■ GIVEN PROBLEM
In the listing below, find the line containing "Write part 3" and the line containing "return lines[2], lines[0], lines[1]". Repeat exactly those two lines and every line between them, nothing more.

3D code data
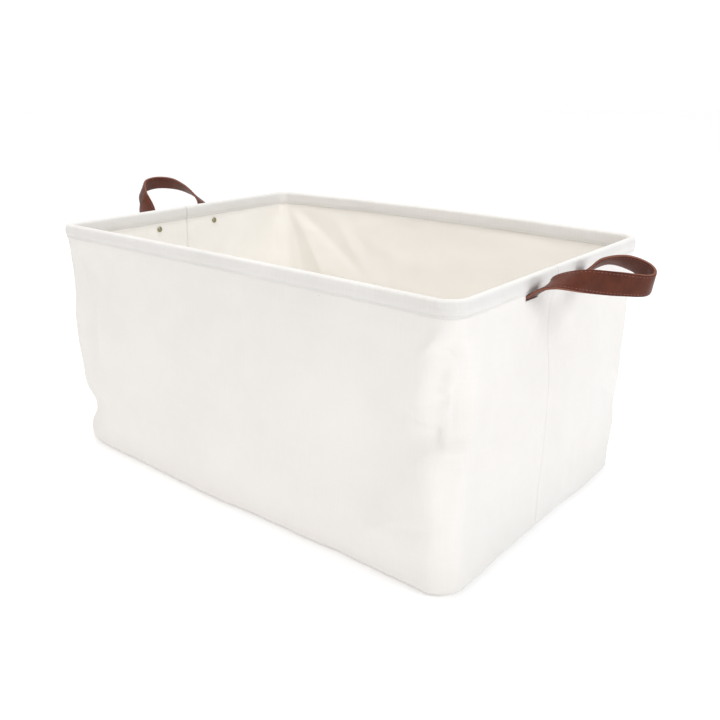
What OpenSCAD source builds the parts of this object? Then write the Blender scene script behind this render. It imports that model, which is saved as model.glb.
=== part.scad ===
// Fabric storage bin with a wired rim and two leather strap handles.
// The long sides run along X, the front long side faces -Y, and the bin stands on z = 0.

/* [Bin] */
// Outside length, along the long sides
bin_l = 600; // [420:10:800]
// Outside width, along the short sides
bin_w = 400; // [300:10:600]
// Height from the surface it stands on to the top of the rim
bin_h = 300; // [200:10:450]
// Outside radius of the upright corners
corner_r = 26; // [16:1:60]

/* [Fabric] */
// Thickness of the outer canvas
canvas_t = 1.2; // [0.8:0.1:2]
// Thickness of the coated lining
lining_t = 0.8; // [0.4:0.1:1.5]
// Thickness of the rim band cloth
band_t = 1; // [0.6:0.1:1.6]
// Height of the rim band outside, from its lower edge to the top of the rim
band_out_h = 17; // [14:1:30]
// Height of the rim band inside
band_in_h = 18; // [14:1:24]
// Distance of the left end seam from the middle of the left side
left_seam_y = -6; // [-20:1:20]
// Distance of the right end seam from the middle of the right side
right_seam_y = -18; // [-20:1:20]

/* [Rim wire] */
// Diameter of the rim wire
wire_d = 5; // [3:0.5:5]
// Length of the crimped sleeve over the joint of the wire
sleeve_l = 40; // [20:5:60]
// Wall of the crimped sleeve
sleeve_t = 0.5; // [0.4:0.1:0.6]

/* [Straps] */
// Width of a strap
strap_w = 23; // [18:1:30]
// Thickness of one of the two leather layers of a strap
leather_t = 1.5; // [1:0.1:2]
// Distance between the two ends of a strap
root_spacing = 100; // [80:5:130]
// Length of the hidden strap end, below the place where it turns out of the wall
strap_end_l = 18; // [16:1:40]
// Distance from the rim band's lower edge down to the middle of the strap where it turns out
exit_drop = 4; // [4:0.5:8]

/* [Rivets] */
// Diameter of a rivet cap
cap_d = 8; // [6:0.5:10]
// Height of a rivet cap
cap_h = 2; // [1.6:0.1:3]
// Diameter of a rivet post
post_d = 3; // [2:0.5:4]
// Diameter of the flat head hidden behind the canvas
head_d = 5.2; // [5:0.1:7]
// Thickness of the flat head
head_t = 0.8; // [0.5:0.1:1.2]

/* [Hidden] */

$fn = 48;
LEFT = -1;
RIGHT = 1;
FRONT = -1;
BACK = 1;

// Air between two layers that lie on each other
layer_gap = 0.1;
// Air between the two halves at an end seam
seam_gap = 0.3;
// Air round a rivet post, and between its end and the bottom of its cap
post_gap = 0.1;
// Air round a strap in its slit
slit_gap = 0.5;
// Length left free of leather where a strap bends at its hinge
flex_gap = 4.5;
// Air between the wire and the ends of the canvas and lining
wire_gap = 0.3;
// Air between the two ends of the wire
wire_joint_gap = 0.6;

// Depths of the layers of a short wall, measured inwards from the outside of the rim band
strap_t = 2 * leather_t;
canvas_in = band_t + layer_gap;
canvas_back = canvas_in + canvas_t;
head_in = canvas_back + layer_gap;
strap_in = head_in + head_t + layer_gap;
lining_in = strap_in + strap_t + layer_gap;
band_leg_in = lining_in + lining_t + layer_gap;
wall_t = band_leg_in + band_t;

// The roll of the band, and the wire that hangs it up: the sleeve on the wire bears against its top
roll_r = wall_t / 2;
roll_z = bin_h - roll_r;
sleeve_bore = wire_d + layer_gap;
sleeve_d = sleeve_bore + 2 * sleeve_t;
wire_z = bin_h - band_t - layer_gap - sleeve_d / 2;
layers_top = wire_z - wire_d / 2 - wire_gap;
base_top = canvas_t + layer_gap;

// Where a strap turns out of the wall, and where its rivet goes
exit_z = bin_h - band_out_h - exit_drop;
slit_top = bin_h - band_out_h - layer_gap;
// A strap climbs through its slit at 45 degrees, so it is that much taller there
slit_bottom = exit_z - strap_t / sqrt(2) - slit_gap;
turn_z = exit_z - (strap_in + strap_t / 2 - canvas_back);
// The head of a rivet lies under the slit and under the bend of its strap
rivet_z = min(slit_bottom, turn_z - strap_t / 2 * tan(22.5)) - head_d / 2 - layer_gap;

// Hinge line of each handle: distance out from the wall, and height over the slits
left_hinge = [13, 9];
right_hinge = [11, 10];

// Middle line of each free strap from its front root to its back root. Each point holds the distance out
// from the wall, the place along the wall in halves of the root spacing, the height over the slits, and
// the twist of the strap in degrees, 90 where it lies flat and 0 where it stands on edge.
left_route = [
    [left_hinge[0], -1, left_hinge[1], 90],
    [29, -0.85, 18, 58],
    [50, -0.63, 30, 24],
    [70, -0.32, 42, 28],
    [71, 0.14, 47, 38],
    [58, 0.56, 45, 44],
    [41, 0.8, 37, 55],
    [24, 0.95, 24, 68],
    [left_hinge[0], 1, left_hinge[1], 90]
];
right_route = [
    [right_hinge[0], -1, right_hinge[1], 90],
    [22, -0.94, 17, 74],
    [43, -0.6, 18, 33],
    [66, -0.17, 15, 0],
    [86, 0.33, 12, -15],
    [79, 0.74, 17, 8],
    [54, 0.96, 23, 38],
    [28, 1.02, 21, 70],
    [right_hinge[0], 1, right_hinge[1], 90]
];
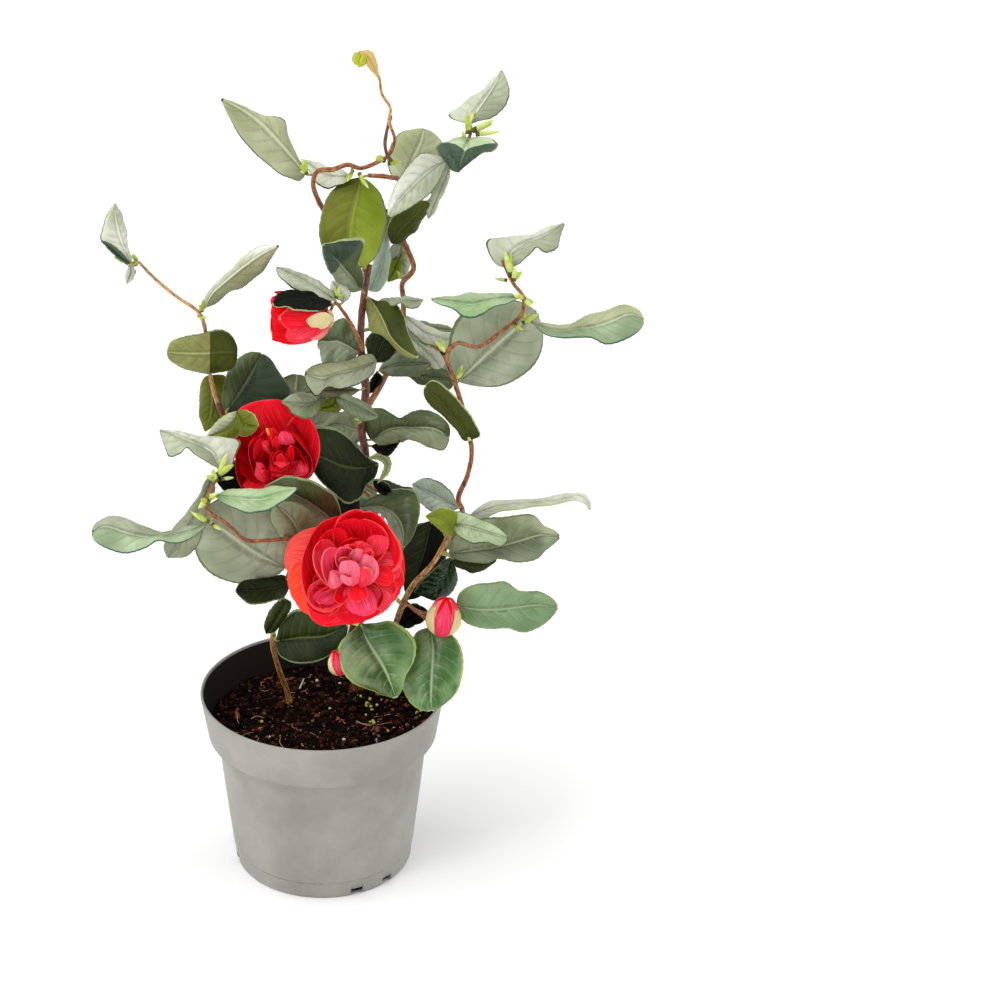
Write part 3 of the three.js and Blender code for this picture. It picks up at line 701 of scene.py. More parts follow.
def photo_lines(rows, base, tip, left, right, spine=(), deep=(0, 0), bow=0.0):
    """A blade's midrib and its two margins, in mm, from photo points that are listed as x, y, x, y. Left
    and right are as seen on the way from base to tip. The depth runs evenly from base to tip, less
    bow * sin(pi * part), and each margin lies deep further back half way along. With no spine the midrib
    is midway between them."""
    part = np.linspace(0, 1, rows + 2)[1:-1]
    arch = np.sin(math.pi * part)
    depth = base[2] + (tip[2] - base[2]) * part - bow * arch
    flat = []
    for points in (left, right, spine):
        bends = np.reshape([*base[:2], *points, *tip[:2]], (-1, 2))
        flat.append(smooth_line(np.pad(bends, ((0, 0), (0, 1))), rows + 2)[1:-1])
    if not spine:
        flat[2] = (flat[0] + flat[1]) / 2
    backs = (deep[0], deep[1], 0.0)
    lines = [sight(line[:, 0], line[:, 1], depth + back * arch**0.7) for line, back in zip(flat, backs)]
    return lines[2], lines[0], lines[1]


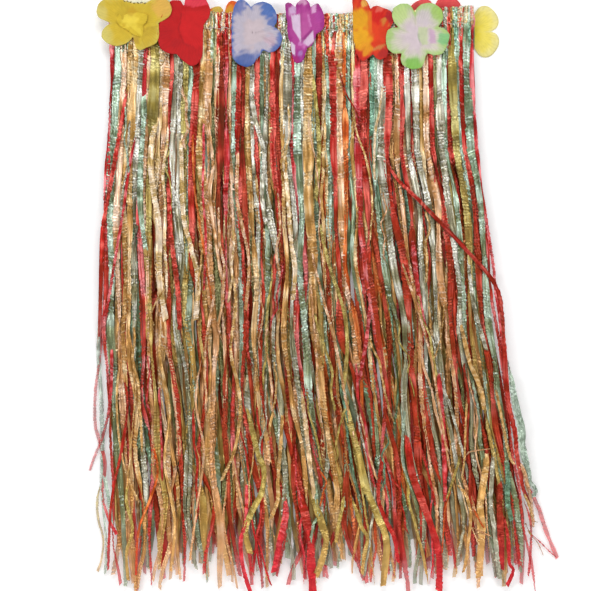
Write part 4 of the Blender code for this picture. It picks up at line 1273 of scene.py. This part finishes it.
# Pressed flowers: sewn on the back, flat under the band, only their tips show past it.
def pressedFlower(at, petals, middle, body, rim, seed, patches=()):
    flat = tuple((turn, reach, 0.25) for turn, reach in readPairs(petals))
    return {"seed": seed, "cloth": pressedCloth,
            "layers": ({"at": at, "seat": 0.75, "neck": 0.6, "ruffle": 0.25, "veins": 28, "petals": flat,
                        "middle": middle, "body": body, "rim": rim, "middleTo": 0.35, "rimFrom": 0.8,
                        "soft": 0.16, "patches": patches},)}


backFlowers = (
    ("petalsCream", "flower_back_cream",
     pressedFlower((163, 27), "20:27 92:29 160:27 234:26 306:26", (226, 214, 160), (222, 224, 176),
                   (214, 226, 184), 131)),
    ("petalsGold", "flower_back_gold",
     pressedFlower((222, 33), "16:24 68:35 102:28 180:24 240:26 300:26", (238, 196, 60), (236, 180, 56),
                   (232, 96, 34), 137, ((217, 8, 8, (232, 206, 92), 0.9),))),
    ("petalsViolet", "flower_back_blue",
     pressedFlower((286, 38), "18:24 90:22 162:24 234:26 306:26", (210, 206, 226), (112, 112, 184),
                   (78, 76, 160), 139)),
    ("petalsPink", "flower_back_magenta",
     pressedFlower((350, 38), "18:24 90:22 162:24 234:26 306:26", (232, 206, 228), (198, 92, 172),
                   (170, 50, 140), 149)),
    ("petalsScarlet", "flower_back_red",
     pressedFlower((432, 31), "-8:20 56:41 112:34 190:25 262:26 318:20", (216, 52, 60), (224, 70, 74),
                   (228, 84, 84), 151)),
    ("petalsLemon", "flower_side_yellow",
     pressedFlower((471, 32), "46:32 118:13 180:11 242:14 322:31", (236, 216, 66), (240, 222, 100),
                   (238, 226, 148), 157)),
)
for name, nodeName, spec in backFlowers:
    makeFlower(name, spec, nodeName)
print("back flowers made")


# Camera, floor and light.
studio = {
    # the camera hangs straight over the frame's middle, which is measured a little above the surface
    "height": 2.4, "middle": (295.0, 295.5), "frameRows": 591.0, "sharpHeight": 0.008,
    "floor": (253, 253, 253), "glow": 0.13, "world": 0.28,
    # each soft box: place, size, power
    "boxes": (((0.0, 1.55, 1.75), (1.5, 0.7), 23.0), ((-1.5, 0.1, 1.8), (0.7, 1.5), 18.5),
              ((1.55, -0.1, 1.8), (0.6, 1.4), 12.5), ((0.1, -1.7, 1.7), (1.2, 0.5), 6.5)),
}


def makeStudio(spec):
    middle = place(*spec["middle"], 0.0)
    scene = bpy.context.scene
    lens = bpy.data.cameras.new("camera")
    lens.sensor_width = 36.0
    lens.lens = lens.sensor_width * (spec["height"] - spec["sharpHeight"]) / (spec["frameRows"] * gridStep)
    lens.clip_end = 20.0
    camera = bpy.data.objects.new("camera", lens)
    camera.location = (middle[0], middle[1], spec["height"])
    scene.collection.objects.link(camera)
    scene.camera = camera
    for number, (where, size, power) in enumerate(spec["boxes"]):
        lamp = bpy.data.lights.new("softBox%d" % number, "AREA")
        lamp.shape = "RECTANGLE"
        lamp.size, lamp.size_y = size
        lamp.energy = power
        box = bpy.data.objects.new("softBox%d" % number, lamp)
        box.location = where
        aim = np.array([middle[0], middle[1], 0.0]) - np.array(where)
        box.rotation_euler = (math.atan2(math.hypot(aim[0], aim[1]), -aim[2]), 0.0,
                              math.atan2(aim[1], aim[0]) - math.pi / 2)
        scene.collection.objects.link(box)
    world = bpy.data.worlds.new("studio")
    world.use_nodes = True
    white = (1.0, 1.0, 1.0, 1.0)
    setInputs(world.node_tree.nodes["Background"], {"Color": white, "Strength": spec["world"]})
    scene.world = world
    scene.view_settings.view_transform = "Standard"
    bpy.ops.mesh.primitive_plane_add(size=6.0, location=(0, 0, -0.0002))
    floor = bpy.context.object
    floor.name = "floor"
    paper = newMaterial("paper", {"Base Color": (*dye(*spec["floor"]), 1.0), "Roughness": 0.9,
                                  "Emission Color": white, "Emission Strength": spec["glow"]})[0]
    floor.data.materials.append(paper)


makeStudio(studio)
print("studio made")
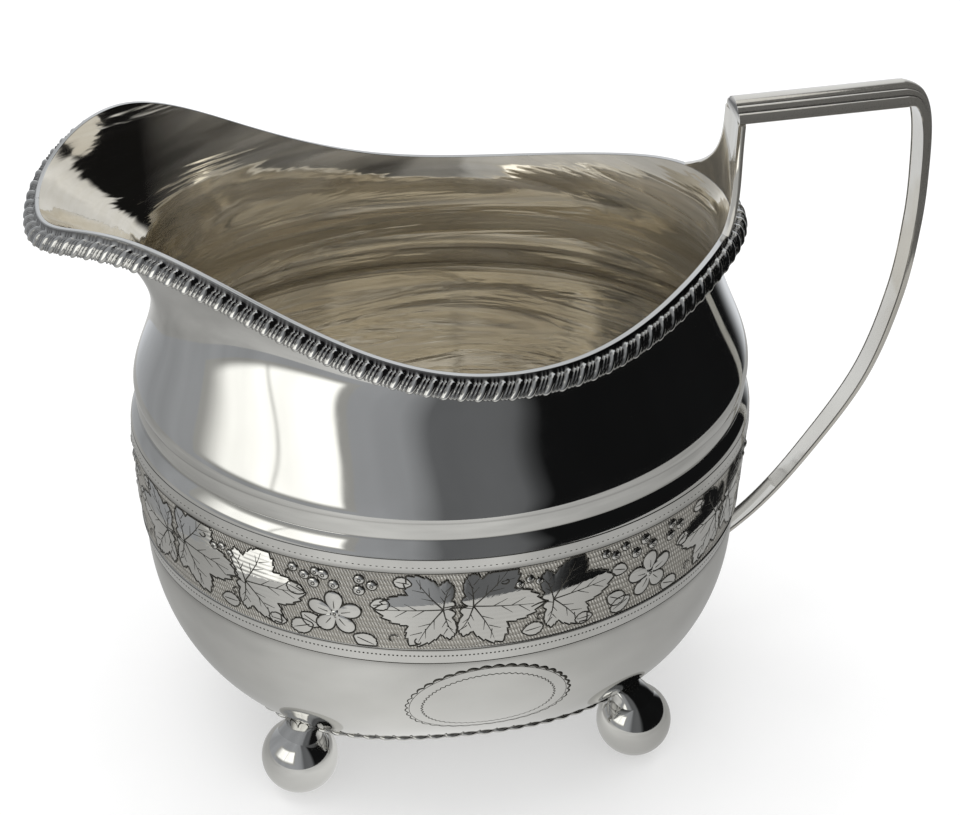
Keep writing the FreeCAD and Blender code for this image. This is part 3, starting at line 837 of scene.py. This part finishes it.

■ TASK RESULT
Write part 3 of the three.js and Blender code for this picture. It picks up at line 701 of scene.py. More parts follow.
def photo_lines(rows, base, tip, left, right, spine=(), deep=(0, 0), bow=0.0):
    """A blade's midrib and its two margins, in mm, from photo points that are listed as x, y, x, y. Left
    and right are as seen on the way from base to tip. The depth runs evenly from base to tip, less
    bow * sin(pi * part), and each margin lies deep further back half way along. With no spine the midrib
    is midway between them."""
    part = np.linspace(0, 1, rows + 2)[1:-1]
    arch = np.sin(math.pi * part)
    depth = base[2] + (tip[2] - base[2]) * part - bow * arch
    flat = []
    for points in (left, right, spine):
        bends = np.reshape([*base[:2], *points, *tip[:2]], (-1, 2))
        flat.append(smooth_line(np.pad(bends, ((0, 0), (0, 1))), rows + 2)[1:-1])
    if not spine:
        flat[2] = (flat[0] + flat[1]) / 2
    backs = (deep[0], deep[1], 0.0)
    lines = [sight(line[:, 0], line[:, 1], depth + back * arch**0.7) for line, back in zip(flat, backs)]
    return lines[2], lines[0], lines[1]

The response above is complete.